Saturday, October 27, 2012

The Neville Stiff's Moving to Woodruff, Utah

In the summer of 1870 William Lee and his family settled two sections of land on the Bear River and built a house. Their oldest son, John remembered that 20 other families were called to go with him, though they didn’t all come immediately. That first season several men came from Bountiful or Sessions Settlement and investigated the land. Returning for their families, George Eastmann, William Longhurst, Charles Card, Isaac and Arbury Eastman, William T. Reed and Savanna C. Putnam became the first citizens of Woodruff.

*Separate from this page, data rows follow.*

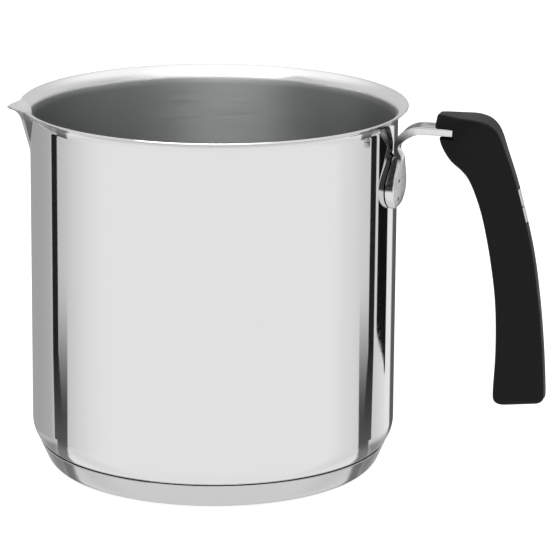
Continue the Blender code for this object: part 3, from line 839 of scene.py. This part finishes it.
def hollow_stations():
    """Stations halfway between the bracket's own, on past its open end."""
    stations = bracket_stations()
    between = [[(a + b) / 2 for a, b in zip(*pair)] for pair in zip(stations, stations[1:])]
    beyond = [stations[-1][0] + SLOT_OVERRUN] + stations[-1][1:]
    return between + [beyond]


def bracket_point(station, across, down):
    """The place of a point of the bracket's section; down runs from the face to the open side."""
    x, z, _, _, bend = station
    return x - down * math.cos(bend), across, z + down * math.sin(bend)


def bracket_ring(build, station):
    """One ring of the bracket's outside: a face with round edges, sides, a back that follows the wall."""
    _, _, half, depth, bend = station
    edge = PAD_EDGE_RADIUS + (NECK_EDGE_RADIUS - PAD_EDGE_RADIUS) * bend / QUARTER
    edge = min(edge, half / 2, depth / 2)
    tip = min(SHEET_EDGE_ROUND, half / 4)
    side = arc((half - edge, edge), edge, -QUARTER, 0, LIP_STEPS)
    side += arc((half - tip, depth - tip), tip, 0, QUARTER, LIP_STEPS) + [(half / 2, depth)]
    outline = side + [(0, depth)] + [(-across, down) for across, down in reversed(side)]
    ring = []
    for across, down in outline:
        x, y, z = bracket_point(station, across, down)
        ring.append(build.verts.new((max(x, math.sqrt(PAD_INNER**2 - y**2)), y, z)))
    return ring


def hollow_ring(build, station):
    """One ring of the hollow behind the face, a sheet's thickness inside the bracket's outside."""
    x, z, half, depth, bend = station
    low = max(0, (PAD_WIDEST - z) / (PAD_WIDEST - PAD_FOOT))
    inner = half - BRACKET_SHEET * (2 * half / PAD_WIDTH if low else 1)
    lifted = (x, z + BRACKET_SHEET * low, half, depth, bend)
    curve = min(HOLLOW_ROUND, inner / 2)
    side = arc((inner - curve, BRACKET_SHEET + curve), curve, -QUARTER, 0, LIP_STEPS)
    side.append((inner, depth + SLOT_OVERRUN))
    outline = side + [(-across, down) for across, down in reversed(side)]
    return [build.verts.new(bracket_point(lifted, across, down)) for across, down in outline]


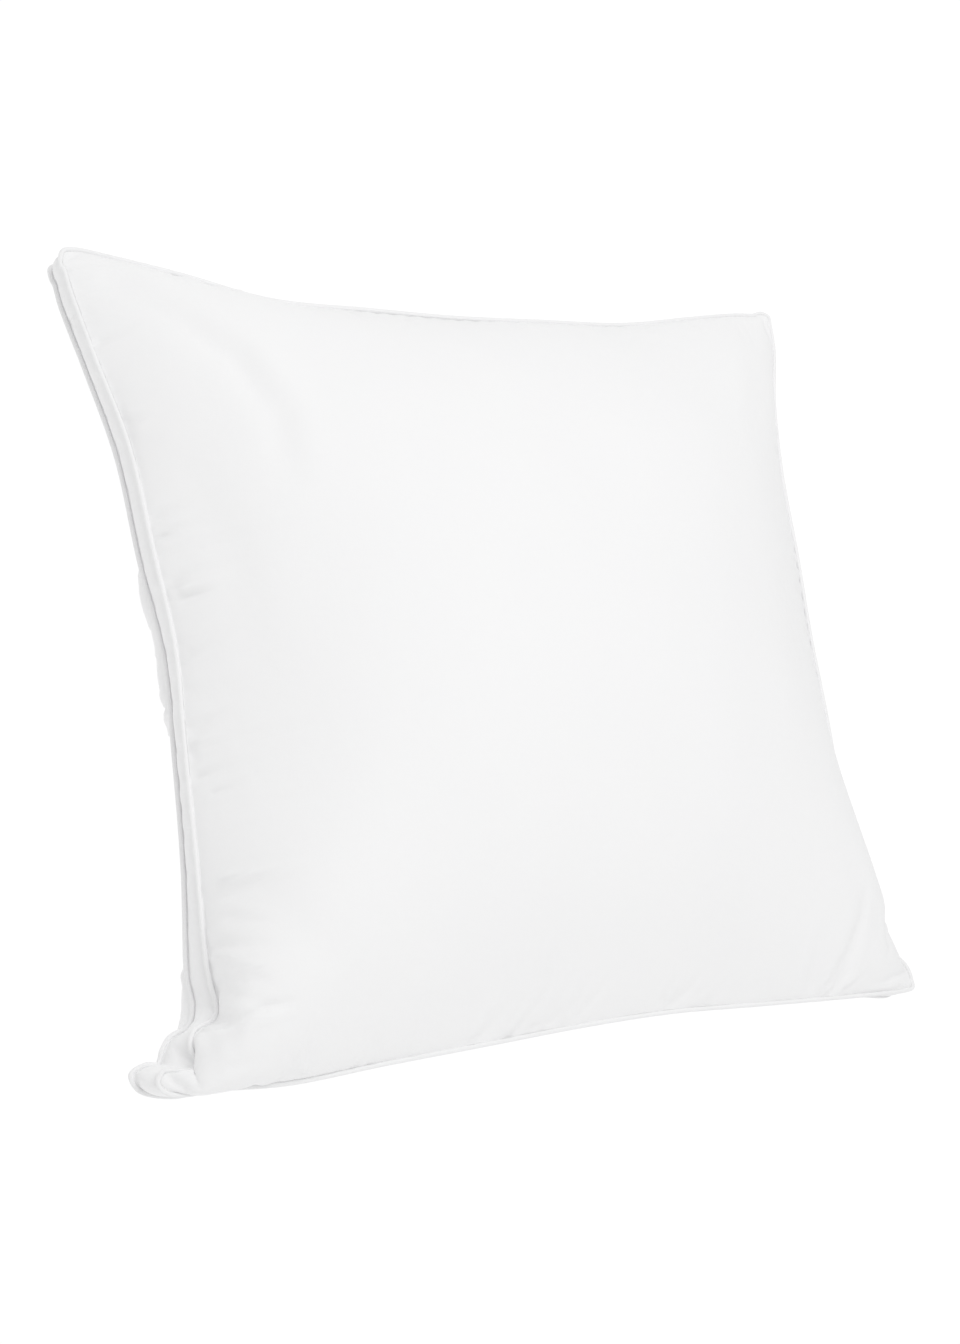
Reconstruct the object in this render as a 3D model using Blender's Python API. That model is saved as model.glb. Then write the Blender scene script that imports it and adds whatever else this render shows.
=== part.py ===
"""A square bed pillow with a narrow gusset and corded piping, lying on its back panel.

Units are metres and +Z is up.  The origin is under the middle of the pillow, on the
surface that it lies on.  +Y points to its top edge and +X to its right edge.

Every fabric piece is drawn as one sheet, which is the right side of the cloth, and a
Solidify modifier gives it its thickness on the wrong side.  All pieces share one seam
outline, and each seam is the same stack, from the panel to the gusset:
panel allowance, two legs of the piping cover, gusset allowance.
"""

import math

import bpy
import numpy as np

# Seam outline, seen from above.
WIDTH = 0.646               # between the sharp corners, along X
DEPTH = 0.597               # between the sharp corners, along Y
PULL_IN = {"bottom": 0.007, "right": 0.032, "top": 0.030, "left": 0.049}
CORNER_LEG = 0.016          # how far from a sharp corner its rounding starts

# Heights.
BACK_DEPTH = 0.070          # back seam above the surface that the pillow lies on
GUSSET_WIDTH = 0.026        # from the back piping to the front piping
PANEL_RISE = 0.102          # how far a free panel swells away from its seam
SWELL = 0.52                # lower is fuller towards the seams

# Cloth, piping and thread.
CLOTH = 0.0004
GAP = 0.0003                # left between pieces that touch
CORD_RADIUS = 0.0008
PIPING_RADIUS = CORD_RADIUS + GAP + CLOTH
THREAD_RADIUS = 0.0002
ALLOWANCE = 0.009           # seam allowance, turned to the inside
CLIPPED_ALLOWANCE = 0.0015  # what is left of it at a corner
CLIP_LENGTH = 0.06          # share of a side over which it is clipped
STITCH_INSET = 0.0042       # from the piping's centre to the line of stitches

# Turn of the cloth beside the piping, from the piping's centre.
FOLD_INSET = 0.0026
EDGE_INSET = 0.0022
EDGE_HEIGHT = 0.0026
TURN_HEIGHT = 0.0005        # from the panel's allowance up to where its turn ends
GUSSET_SWELL = 0.0045       # how far the gusset bows out between its seams
GUSSET_BENDS = 5

# Join of the gusset strip's two ends, on the left side just below the top corner.
JOIN_SIDE = "left"
JOIN_STATION = 3
JOIN_ALLOWANCE = 0.006

FILL_SCALE = 0.940          # the filling's outline against the seam outline
FILL_CLEARANCE = 0.001

STEPS = 14                  # stations along each side
TUBE_SIDES = 6

SIDES = ("bottom", "right", "top", "left")
START_CORNER = {"bottom": (-1, -1), "right": (1, -1), "top": (1, 1), "left": (-1, 1)}
INWARD = {"bottom": (0, 1), "right": (-1, 0), "top": (0, -1), "left": (1, 0)}

BACK_SEAM = BACK_DEPTH
FRONT_SEAM = BACK_DEPTH + GUSSET_WIDTH


# ---------------------------------------------------------------- outline

def stations():
    """Places along a side from 0 to 1, closer together towards the corners."""
    return [(1 - math.cos(math.pi * i / STEPS)) / 2 for i in range(STEPS + 1)]


def side_length(side):
    return WIDTH if side in ("bottom", "top") else DEPTH


def corner(side):
    return np.array(START_CORNER[side]) * (WIDTH / 2, DEPTH / 2)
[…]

Word apparently spread about the new community. There are no recorded calls from the church leaders, although they obviously were made. If William Stiff didn’t receive an official call, he responded to the challenge nevertheless. He and hi s sons were good builders. They understood building, milling, blacksmithing and William is even known in one record as a “clockmaker”. If they stayed in Salt Lake or Davis County they would never be of use to people who really needed them. Even at the ages of 67 and 63, William and Rachel decided to go. James and Alice agreed to come with them and Joseph Hyrum was soon to follow with his new wife Ann Lydia West. It was exactly the kind of situation they had been looking for: a new community that would need everything. And the Neville-Stiffs knew how to do just about everything.

Sometime the summer of 1872 William and Rachel packed up the handcart and began the 100 mile trip north and east through Weber Canyon along the newly cleared path for the railroad tracks, the only possible way to have gone through that rugged canyon. Early settlers tell of their watchfulness in going along the train bed, and in one case, a mule was almost killed when his shoe became wedged under the track with a train blowing smoke in the distance. The trip took about a week to the Bear River Valley and on to the little settlement of Woodruff. No doubt the Stiffs were traveling with others, who had wagons, but they took their two grandsons, William and Heber Cox, ages 8 and 5. Having those young legs to run for them would go a long way to make such a trip tolerable.
Everyone in the little town which began to spread out along Woodruff Creek was trying to build and set themselves up for the winter. William and Rachel had little strength to do either. They found a dugout in a bank at the side of the Woodruff Creek and decided to stay there. It wouldn’t be very grand, but it would be warm. (This dug out appears on the flyleaf map of Woodruff printed in The First 100 Years in Woodruff). As soon as the Rich County wind began to howl and the Bear River snow began to drift, they were grateful for anything warm.

The next February their son-in-law John Cox came from Salt Lake; and William Stiff, James Neville and John Cox presented themselves at the land office to buy land. Their names are the first three names to appear on existent land records for the town of Woodruff. They spoke for sections at the southern part of Woodruff, across the street where the road from Evanston turns north toward Randolph, and stayed there for several generations. However, William and Rachel had little strength to do much besides provide for their table, and they lived for two years in the dugout. After John and Annie had home, they may have moved in with them.